Prof King said pilot schemes such as trial of 340 EVs in the UK and 50 electric Mini E cars in Berlin was shedding new light on use of EVs on public roads.
“In Berlin, they compared 50 Mini E drivers with 50 standard Minis and BMW 1 Series, and they discovered their Mini E drivers actually drove further on average every day than their internal combustion engine vehicle drivers,” she said.
“They (Mini Es) have a 200km range, which for 90 per cent of them quite satisfactory.
“They didn’t like public charging infrastructure. In fact, the majority of them never used public charging infrastructure. They liked to charge at home and at work.
“And once they had their vehicles for a month, they didn’t plug them in every time they stopped.

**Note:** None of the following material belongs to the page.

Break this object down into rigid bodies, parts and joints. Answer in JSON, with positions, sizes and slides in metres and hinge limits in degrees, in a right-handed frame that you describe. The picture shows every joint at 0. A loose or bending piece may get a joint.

“Perhaps surprisingly, they only plugged in their vehicles every few days, so they became very confident with running their vehicles down to very low levels of charge.”
Prof King said that until now, it had been assumed the cost of public EV recharging infrastructure in the UK could be anything from 150 million to 1.5 billion, but the new data suggested it might now be towards the lower end of the scale.
“The real infrastructure challenge now in the UK is avoiding spending too much money on it,” she said.
However, cities such as London where people tended not to have off-street parking would require a higher level of charging posts.
Prof King said a lot of people thought EVs would be a disaster for the electricity system, but even if all 30 million cars on UK roads switched over to electricity, they would consume only 12 per cent of generation capacity.
“It will be a long time before we can even think about having 30 million electric cars in the UK – it might well be 2040 before we got there,” she said.
“It gives us a bit of time to address the electricity system, and even the target for 2020, which is 1.7 million EVs on our streets, is about one per cent of our current electricity usage.
“If we haven’t managed to solve that problem in the next ten years we might as well give up now.”
Prof King said the dip in electricity demand at night in the UK freed up sufficient capacity to charge 20 million EVs.
However, she said ageing transformers on the grid would have to be upgraded to handle the load “if we all come home and plug in at once”.
Prof King said that while western countries had built several thousands of EVs to date, China had made hundreds of millions of electric bicycles.
“It would not be a long path to get around that curve to building millions of electric vehicles,” she said. “So I think there is good reason for us to get on with it we have to start dealing with them now. “This is a competition, and if we want the economic benefits of being part of the new industry, we do need to get off our backsides and we need the government support if we want the early markets.
“By 2030, need 60 per cent of new-car sales to be plug-in hybrids or electric vehicles, so we have a rapid increase in numbers that were are going to need to be delivering.”